Ten years later, in Love, etc. the same three characters are revisited. If the books are read as they were written, with a reader returning ten years after having read the first book, then the beauty of perspective as Barnes intended is truly achieved. As the characters lay out their stories it becomes obvious that they too have changed. The story does not pick up where it left off, but rather in real time. Whatever opinions you have of Stuart, Oliver or Gillian, and whatever beliefs they may have had, have been altered in time. The characters and the reader have undergone a series of permutations, and the first story can be looked at retrospectively, as a meditation on the past, simultaneously experienced by the characters and the reader.
As the characters can discuss the events of the first book among themselves and with the reader (yes, it is that sort of book), so too can the reader think back, and in doing so compare perspectives and reactions. What was then? What is now? What happened in the meantime?
When I said I read the first book fifteen years ago, and then the second only ten, I did not allow a full ten years to pass between readings. But I could not have read the first book when it first came out. I was too young. But the five year difference didn’t affect anything.
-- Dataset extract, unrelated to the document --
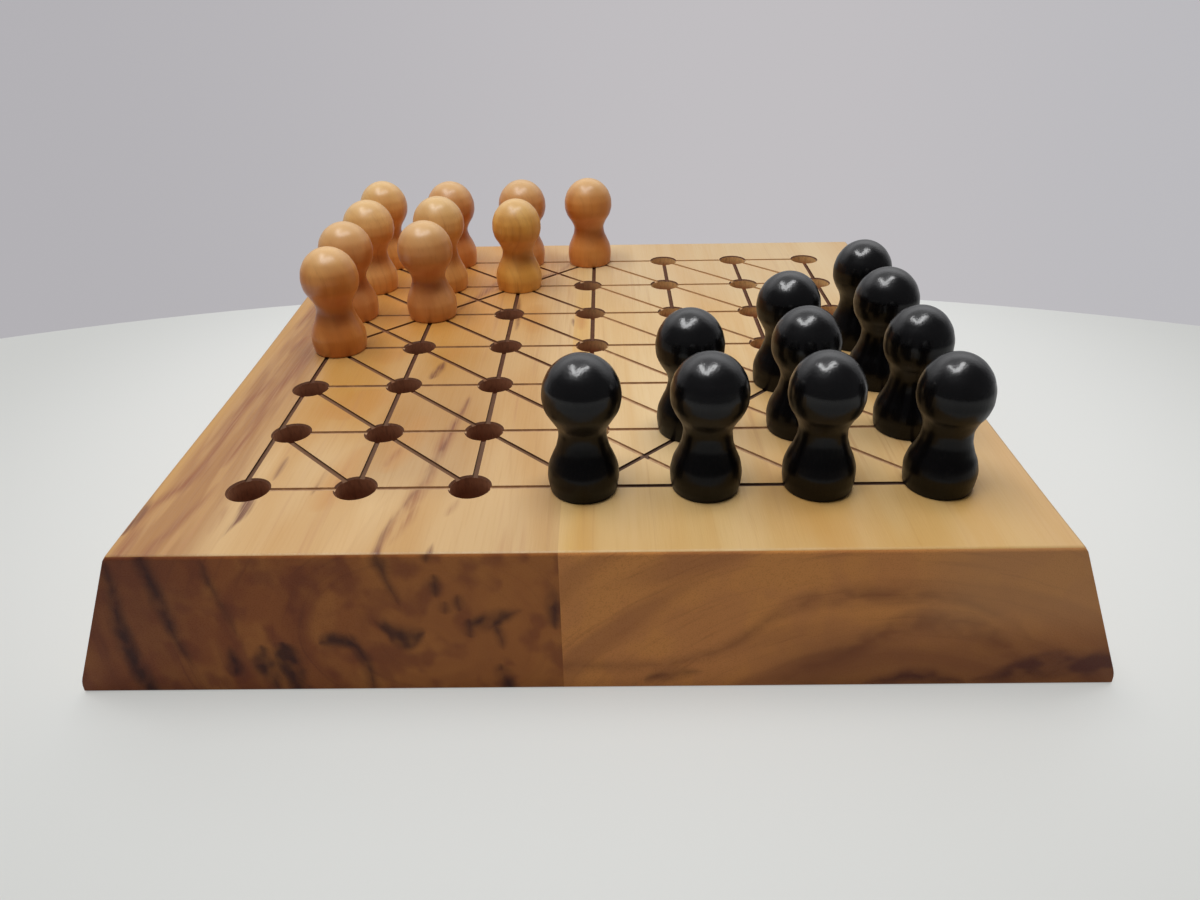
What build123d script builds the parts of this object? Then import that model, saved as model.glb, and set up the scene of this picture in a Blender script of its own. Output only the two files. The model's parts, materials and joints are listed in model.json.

I was still too young. Yet there is where the shift of perspective comes in. At the time I didn’t know I was too young. I made perfect sense of everything. After all, I was literate and understood all the words on the page. What more was there?Reading it now, I can understand things I never even knew existed back then. The references were lost on me. Better put, the finer connotations were lost. I could read perfectly what was on the page, but did not grasp what remained unsaid. And sometimes, what is unsaid has the most meaning.

Yet what is even more interesting is my own curiosity at what will be my reaction in another ten or fifteen years. How will I read it then? What will it mean? What happens in the meantime?